# Warre wintering feeder questions



## eriklane (Dec 4, 2012)

I built a Warre out of 3/4" stock and they were delayed in delivery this year, we got them started late May. They filled 2 1/2 boxes and seemed fine, but then we noticed that we could no longer see honey at some point in Dec, and got worried. They're mostly in the top box, and some in the middle one, none in the bottom. So, we poured dry sugar all over the burlap cover, cut a hole in it like a Lang inner cover because they had put so much propolis on it that it wasn't letting any air flow up into the attic, and, the moisture on our plexiglass panes was pretty bad. I then also removed the attic and flipped it upside down, put a layer of insulation in what is now the top of it, and poured 4# of dry sugar in the attic space and covered them. I then put the roof back on. MI had temps below zero on more than 1 day already in Dec and early Jan...so far, they can be seen up in the hole coming out of the top box, eating sugar, usually around 30-50...My question is this-assuming our honey stores are low, will they continue eating all winter, and do you thing the mass of bees is eating, or just a few?

We also got a Russian queen with a colony also in late May and they went gangbusters, filling 2 deeps! The Italians are much more laid back. We have no doubt our Russians will make it but want to make sure the Italians do.

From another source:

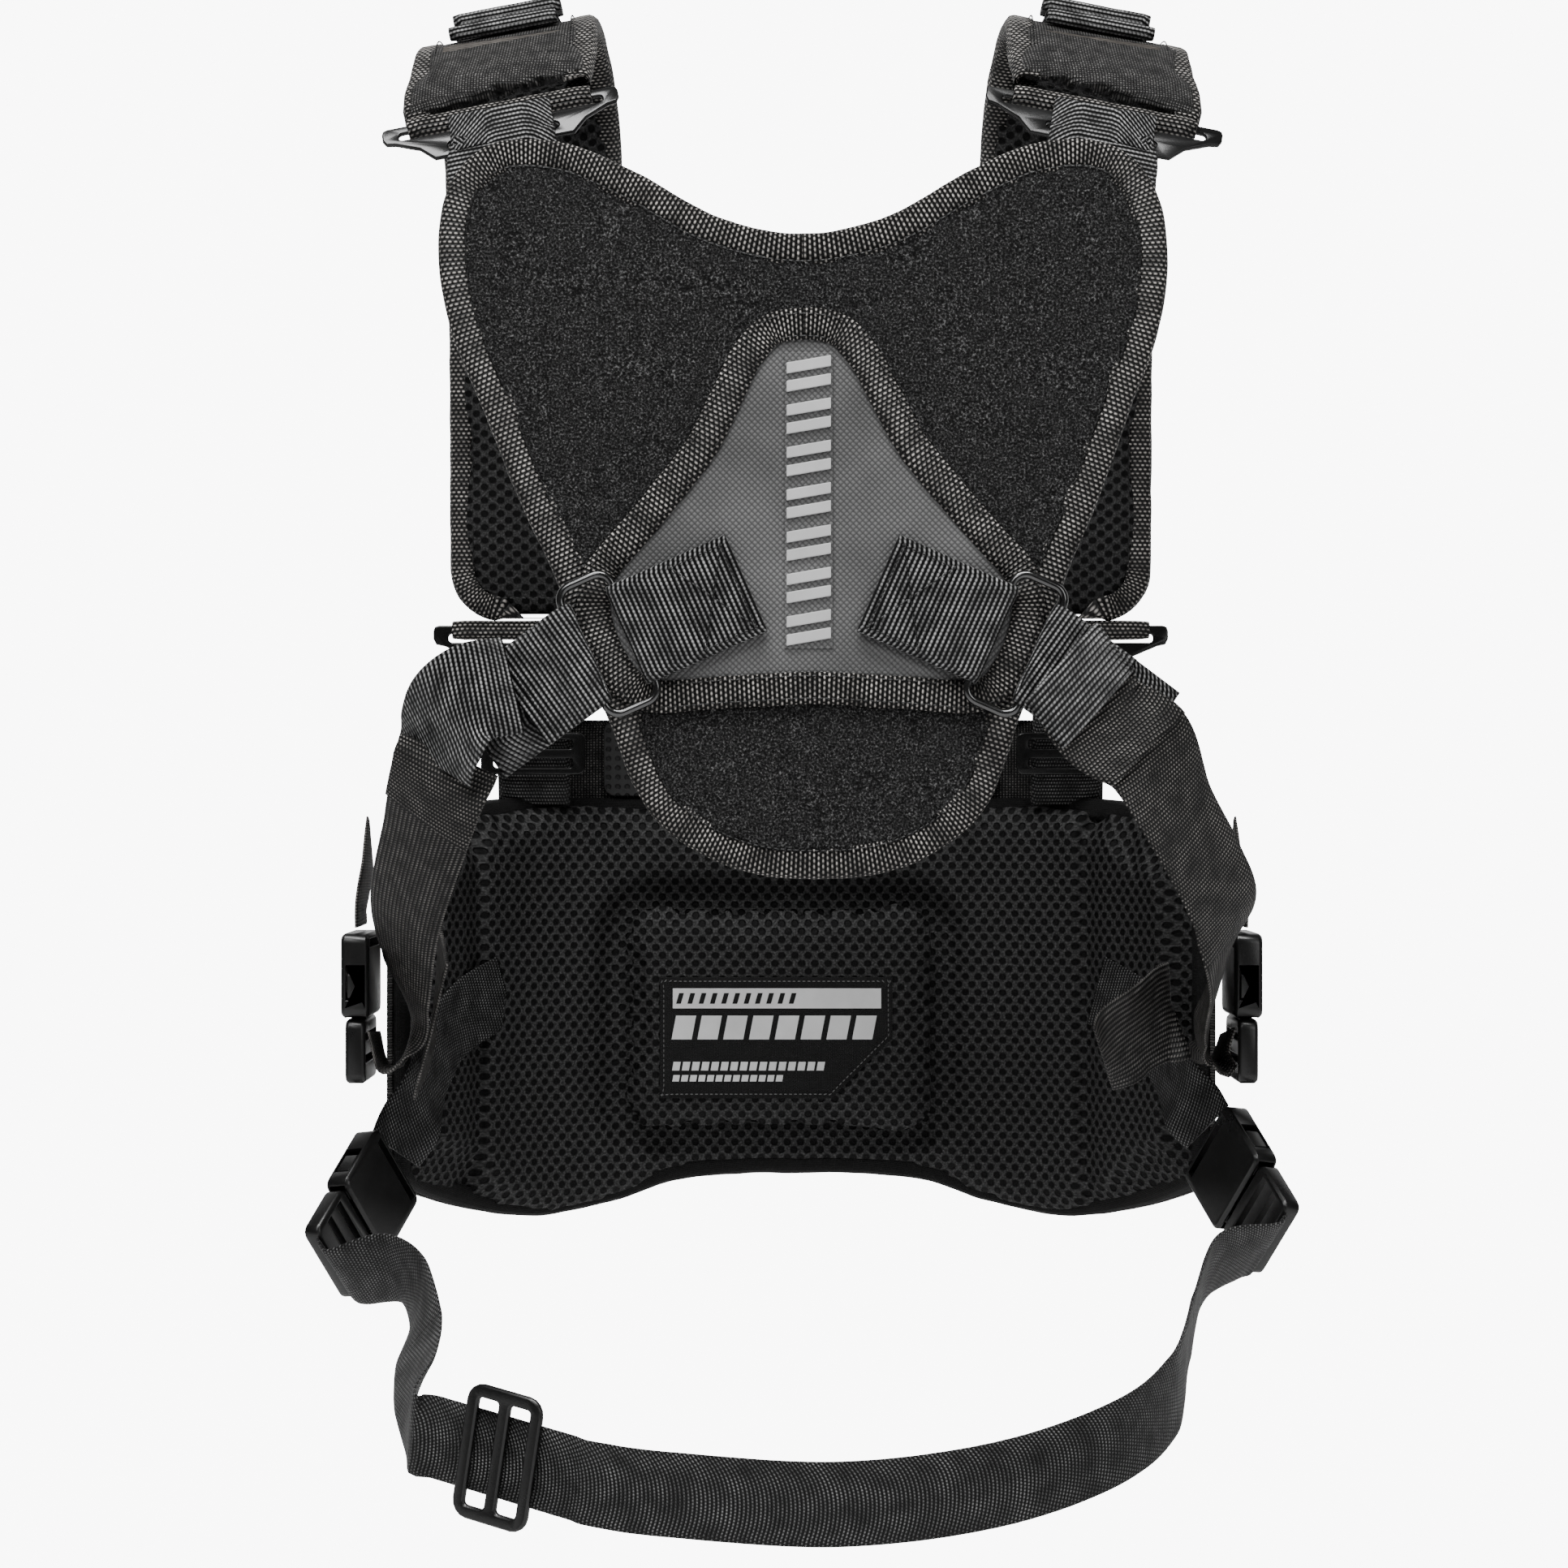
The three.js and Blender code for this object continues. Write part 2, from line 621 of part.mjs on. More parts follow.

Since it was risky to us to do even what we did, we didn't do the newspaper method of adding sugar directly on the paper on the top bars, with the burlap removed...now I wish we had because it seems that more bees will get sugar that way...versus our way where they have to come thru the hole...


----------



## Groves (Feb 2, 2012)

If you've seen them eating, then they've found the sugar and you're good.

I think the way you did it is much preferable to dumping sugar on top of the bars. It seems to me that dumping sugar on top of the bars would set them in a panic mode.


----------